Task directions
Please output exactly the lines of the material from the first through the line containing "with its stalk.", and nothing more.

Source excerpt
········
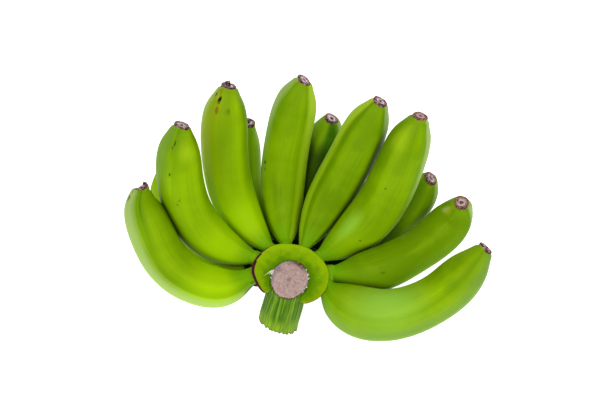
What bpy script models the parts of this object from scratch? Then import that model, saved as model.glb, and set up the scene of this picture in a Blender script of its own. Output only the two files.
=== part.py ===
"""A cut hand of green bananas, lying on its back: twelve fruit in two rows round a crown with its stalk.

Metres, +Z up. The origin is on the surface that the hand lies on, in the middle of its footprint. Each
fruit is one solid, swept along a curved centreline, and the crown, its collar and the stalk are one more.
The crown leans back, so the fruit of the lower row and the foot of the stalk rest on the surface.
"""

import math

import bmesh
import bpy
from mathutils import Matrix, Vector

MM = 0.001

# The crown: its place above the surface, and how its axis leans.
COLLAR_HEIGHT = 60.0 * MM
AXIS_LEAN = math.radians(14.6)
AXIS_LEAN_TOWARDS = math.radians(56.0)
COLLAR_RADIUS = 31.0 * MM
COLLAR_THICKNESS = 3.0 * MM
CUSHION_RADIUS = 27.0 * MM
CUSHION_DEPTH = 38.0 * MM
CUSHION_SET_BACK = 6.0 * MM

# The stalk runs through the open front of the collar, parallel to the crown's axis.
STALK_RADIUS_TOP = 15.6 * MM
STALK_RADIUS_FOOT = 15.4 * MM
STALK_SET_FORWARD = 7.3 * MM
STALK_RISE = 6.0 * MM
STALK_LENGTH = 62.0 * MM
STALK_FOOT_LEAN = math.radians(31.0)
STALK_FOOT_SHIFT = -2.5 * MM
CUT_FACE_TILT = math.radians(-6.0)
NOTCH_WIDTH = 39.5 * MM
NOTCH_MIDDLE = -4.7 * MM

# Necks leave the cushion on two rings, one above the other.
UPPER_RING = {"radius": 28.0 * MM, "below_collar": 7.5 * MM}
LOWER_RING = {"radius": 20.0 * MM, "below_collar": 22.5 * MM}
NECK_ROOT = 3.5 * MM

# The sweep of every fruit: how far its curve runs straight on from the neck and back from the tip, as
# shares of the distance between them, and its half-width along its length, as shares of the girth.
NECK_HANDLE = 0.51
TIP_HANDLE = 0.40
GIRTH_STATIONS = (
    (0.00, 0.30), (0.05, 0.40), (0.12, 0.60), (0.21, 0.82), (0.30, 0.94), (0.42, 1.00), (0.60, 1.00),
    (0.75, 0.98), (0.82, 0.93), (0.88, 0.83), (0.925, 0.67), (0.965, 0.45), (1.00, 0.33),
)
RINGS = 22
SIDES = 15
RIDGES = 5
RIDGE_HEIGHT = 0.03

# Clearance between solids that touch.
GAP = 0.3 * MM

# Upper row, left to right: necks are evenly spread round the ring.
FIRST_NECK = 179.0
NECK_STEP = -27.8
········
Output
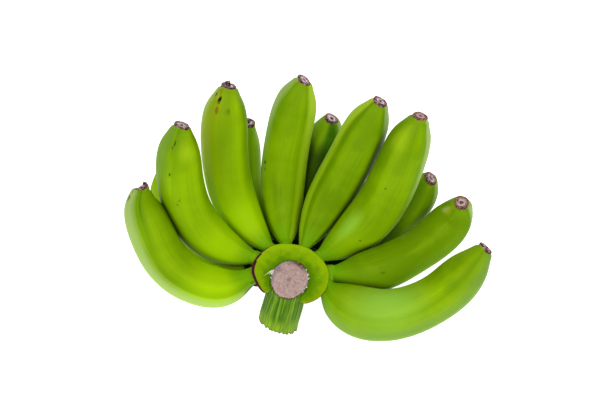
What bpy script models the parts of this object from scratch? Then import that model, saved as model.glb, and set up the scene of this picture in a Blender script of its own. Output only the two files.
=== part.py ===
"""A cut hand of green bananas, lying on its back: twelve fruit in two rows round a crown with its stalk.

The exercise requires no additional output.